珪素およびマンガンによる強制脱酸

鋼の脱酸の速度論的研究-I

抄録

Deoxidation problems of non-metallic inclusions being formed as reaction products were dealt with from the kinetic viewpoint on the example of silicon and/or manganese deoxidation.
The experimental results are as follows: 1) Silica particles, deoxidation products of silicon addition, are very hard to separate from molten iron because of their poor ability to coalesce. 2) Manganese oxide particles in case of much manganese addition consist of two phases which suggest that liquid and solid phases get together without any difficulty.
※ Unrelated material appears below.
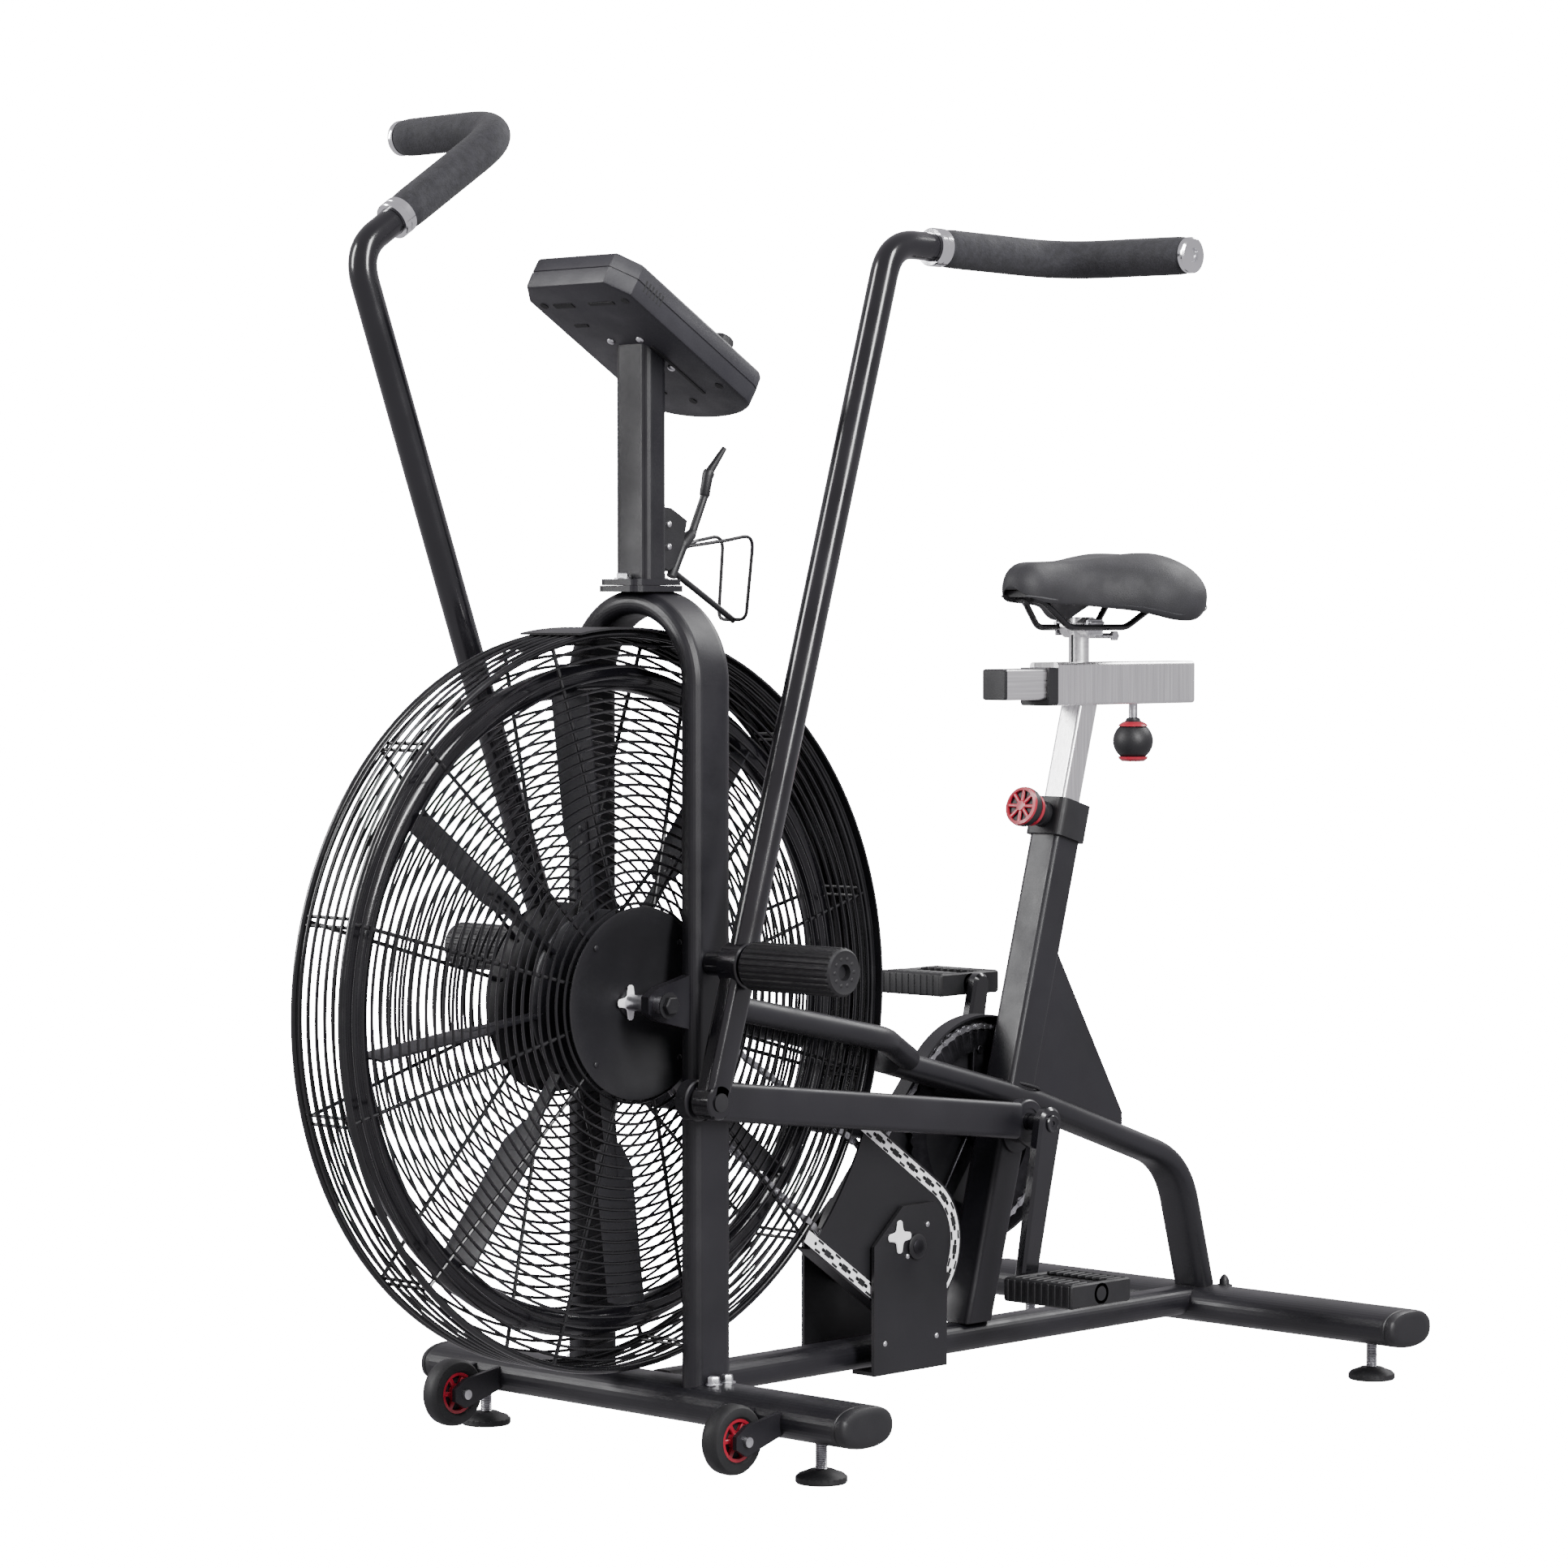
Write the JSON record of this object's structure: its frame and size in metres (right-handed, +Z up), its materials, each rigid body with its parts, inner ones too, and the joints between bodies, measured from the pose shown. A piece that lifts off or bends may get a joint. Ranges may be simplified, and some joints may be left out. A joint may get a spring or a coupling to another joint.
{
  "type": "air bike",
  "caption": "Stationary air bike: wire-caged fan wheel, swinging arm levers pushed by crank rods, pedals, foot pegs, console on a mast and an adjustable saddle.",
  "frame": {"origin": "on the floor, under the centre of the whole bike", "axes": "the front of the bike faces -Y, the rider's left is +X and +Z is up; +X is the shortest side"},
  "size_m": [0.661, 1.3117, 1.3211],
  "materials": {
    "frame_black": "satin black powder coat",
    "cap_plastic": "moulded, fine texture",
    "guard_black": "satin black paint",
    "link_silver": "bright plated",
    "cage_black": "gloss black wire",
    "steel": "machined",
    "fan_black": "semi-gloss",
    "crank_black": "gloss black paint",
    "pedal_plastic": "moulded, ribbed",
    "grip_foam": "matt foam rubber",
    "wheel_tyre": "matt",
    "console_plastic": "fine texture",
    "console_glass": "dark display window",
    "wire_black": "black coated wire",
    "post_silver": "brushed, satin",
    "saddle_cover": "smooth synthetic cover",
    "shell_plastic": "moulded",
    "knob_red": "red and black knob"
  },
  "bodies": {
    "frame": {"front_stabiliser": "frame_black", "rear_stabiliser": "frame_black", "stabiliser_caps": "cap_plastic", "base_tube": "frame_black", "fork_leg_left": "frame_black", "fork_leg_right": "frame_black", "fork_crown": "frame_black", "stay_left": "frame_black", "stay_right": "frame_black", "top_tube": "frame_black", "seat_tube": "frame_black", "post_collar": "cap_plastic", "chain_guard": "guard_black", "crank_guard": "guard_black", "chain_trim": "link_silver", "jack_bracket": "guard_black", "cage_left": "cage_black", "cage_right": "cage_black", "cage_rim": "cage_black", "cage_plates": "guard_black", "wind_guard": "guard_black", "fan_axle": "steel", "drive_chains": "steel", "foot_pegs": "grip_foam", "mast": "frame_black", "console_case": "console_plastic", "console_screen": "console_glass", "bottle_cage": "wire_black", "bolts": "link_silver"},
    "fan": {"fan_wheel": "fan_black"},
    "jack": {"jackshaft": "steel"},
    "crank": {"chainring": "steel", "crank_left": "crank_black", "crank_right": "crank_black"},
    "pedal_left": {"pedal_left": "pedal_plastic"},
    "pedal_right": {"pedal_right": "pedal_plastic"},
    "rod_left": {"push_rod_left": "crank_black"},
    "rod_right": {"push_rod_right": "crank_black"},
    "lever_left": {"lever_left": "crank_black", "lever_trim_left": "link_silver", "grip_left": "grip_foam"},
    "lever_right": {"lever_right": "crank_black", "lever_trim_right": "link_silver", "grip_right": "grip_foam"},
    "wheel_left": {"wheel_left": "wheel_tyre"},
    "wheel_right": {"wheel_right": "wheel_tyre"},
    "foot_front_left": {"foot_front_left": "cap_plastic"},
    "foot_front_right": {"foot_front_right": "cap_plastic"},
    "foot_rear_left": {"foot_rear_left": "cap_plastic"},
    "foot_rear_right": {"foot_rear_right": "cap_plastic"},
    "dial": {"console_dial": "console_plastic"},
    "post": {"seat_post": "post_silver", "carriage_bush": "cap_plastic"},
    "saddle": {"seat_slider": "post_silver", "saddle_rails": "wire_black", "saddle_shell": "shell_plastic", "saddle_pad": "saddle_cover"},
    "knob": {"carriage_knob": "knob_red"},
    "pop_pin": {"pop_pin": "knob_red"}
  },
  "joints": [
    {"name": "crank_spin", "type": "hinge", "parent": "frame", "child": "crank", "pos_m": [0, 0.293, 0.275], "axis": [1, 0, 0], "continuous": true},
    {"name": "jack_spin", "type": "hinge", "parent": "frame", "child": "jack", "pos_m": [0, 0.104, 0.175], "axis": [1, 0, 0], "continuous": true},
    {"name": "fan_spin", "type": "hinge", "parent": "frame", "child": "fan", "pos_m": [0, -0.297, 0.448], "axis": [1, 0, 0], "continuous": true},
    {"name": "rod_left_pivot", "type": "hinge", "parent": "crank", "child": "rod_left", "pos_m": [0, 0.25696, 0.29235], "axis": [1, 0, 0], "continuous": true},
    {"name": "rod_right_pivot", "type": "hinge", "parent": "crank", "child": "rod_right", "pos_m": [0, 0.32904, 0.25765], "axis": [1, 0, 0], "continuous": true},
    {"name": "pedal_left_spin", "type": "hinge", "parent": "crank", "child": "pedal_left", "pos_m": [0, 0.22275, 0.12903], "axis": [1, 0, 0], "continuous": true},
    {"name": "pedal_right_spin", "type": "hinge", "parent": "crank", "child": "pedal_right", "pos_m": [0, 0.36325, 0.42097], "axis": [1, 0, 0], "continuous": true},
    {"name": "lever_left_swing", "type": "hinge", "parent": "frame", "child": "lever_left", "pos_m": [0, -0.234, 0.485], "axis": [1, 0, 0], "range_deg": [0, 34]},
    {"name": "lever_right_swing", "type": "hinge", "parent": "frame", "child": "lever_right", "pos_m": [0, -0.234, 0.485], "axis": [1, 0, 0], "range_deg": [-34.5, 0.5]},
    {"name": "wheel_left_spin", "type": "hinge", "parent": "frame", "child": "wheel_left", "pos_m": [0.195, -0.311, 0.0465], "axis": [1, 0, 0], "continuous": true},
    {"name": "wheel_right_spin", "type": "hinge", "parent": "frame", "child": "wheel_right", "pos_m": [-0.195, -0.311, 0.0465], "axis": [1, 0, 0], "continuous": true},
    {"name": "foot_front_left_turn", "type": "hinge", "parent": "frame", "child": "foot_front_left", "pos_m": [0.234, -0.23, 0.02], "axis": [0, 0, 1], "range_deg": [-180, 180]},
    {"name": "foot_rear_left_turn", "type": "hinge", "parent": "frame", "child": "foot_rear_left", "pos_m": [0.242, 0.62, 0.02], "axis": [0, 0, 1], "range_deg": [-180, 180]},
    {"name": "foot_front_right_turn", "type": "hinge", "parent": "frame", "child": "foot_front_right", "pos_m": [-0.234, -0.23, 0.02], "axis": [0, 0, 1], "range_deg": [-180, 180]},
    {"name": "foot_rear_right_turn", "type": "hinge", "parent": "frame", "child": "foot_rear_right", "pos_m": [-0.242, 0.62, 0.02], "axis": [0, 0, 1], "range_deg": [-180, 180]},
    {"name": "dial_turn", "type": "hinge", "parent": "frame", "child": "dial", "pos_m": [0.046, -0.17687, 1.07768], "axis": [0, 0.515, 0.8572], "range_deg": [-150, 150]},
    {"name": "post_slide", "type": "slide", "parent": "frame", "child": "post", "axis": [0, 0.2706, 0.9627], "range_m": [-0.06, 0.11]},
    {"name": "saddle_slide", "type": "slide", "parent": "post", "child": "saddle", "axis": [0, 1, 0], "range_m": [-0.04, 0.09]},
    {"name": "knob_turn", "type": "hinge", "parent": "post", "child": "knob", "pos_m": [0, 0.509, 0.68], "axis": [0, 0, 1], "range_deg": [-90, 90]},
    {"name": "pop_pin_pull", "type": "slide", "parent": "frame", "child": "pop_pin", "axis": [0, -0.9627, 0.2706], "range_m": [0, 0.012], "stiffness_N_per_m": 400, "springref_m": -0.01}
  ],
  "couplings": [
    {"joint": "jack_spin", "follows": "crank_spin", "ratio": 2.9444},
    {"joint": "fan_spin", "follows": "crank_spin", "ratio": 5.3},
    {"joint": "rod_left_pivot", "follows": "crank_spin", "ratio": -1},
    {"joint": "rod_right_pivot", "follows": "crank_spin", "ratio": -1},
    {"joint": "lever_right_swing", "follows": "lever_left_swing", "ratio": -1}
  ]
}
Thus they grow to rather large particles and are separated in a short time. 3) Even in complex deoxidation of silicon and manganese where solid silica particles are expected to be produced according to equilibrium theory, large and globular particles of iron and manganese silicate were observed. 4) The property of liquid silicate particle to coalesce and be separated from molten steel easrily is confirmed. 5) The motion of iron bath by induction stirring increased the growth rate of all kinds of deoxidation products and proved effective for their removal from molten iron. 6) Crucible materials influenced not on the deoxidation but on the reoxidation behavior as a result of reactions at the metal-crucible interface. 7) The experiment under oxidizing atmosphere showed that the rate of reoxidation is very large and in contradiction to the above-mentioned the addition of only silicon gave desirable results because a viscous film formed prevented the penetration of oxygen into iron bath from atmosphere or slag.
The nucleus size and nucleation rate were calculated and the lattertoroved so large that this step could not be a rate-determining one of deoxidation. The following supposed mechanisms of the growth of deoxidation products were applied to the discussions of the experimental results. These are: 1) Coalescence by Brownian movement, 2) growth by diffusion of oxygen or deoxidizer atom to the surface of particle, and 3) coalescence during floating up.
Finally the maximum particle size to be observed under experimental conditions was calculated; it was in good agreement with measured one.
These experimental results were applied to the explanation of those obtained in the industrial open hearth deoxidation.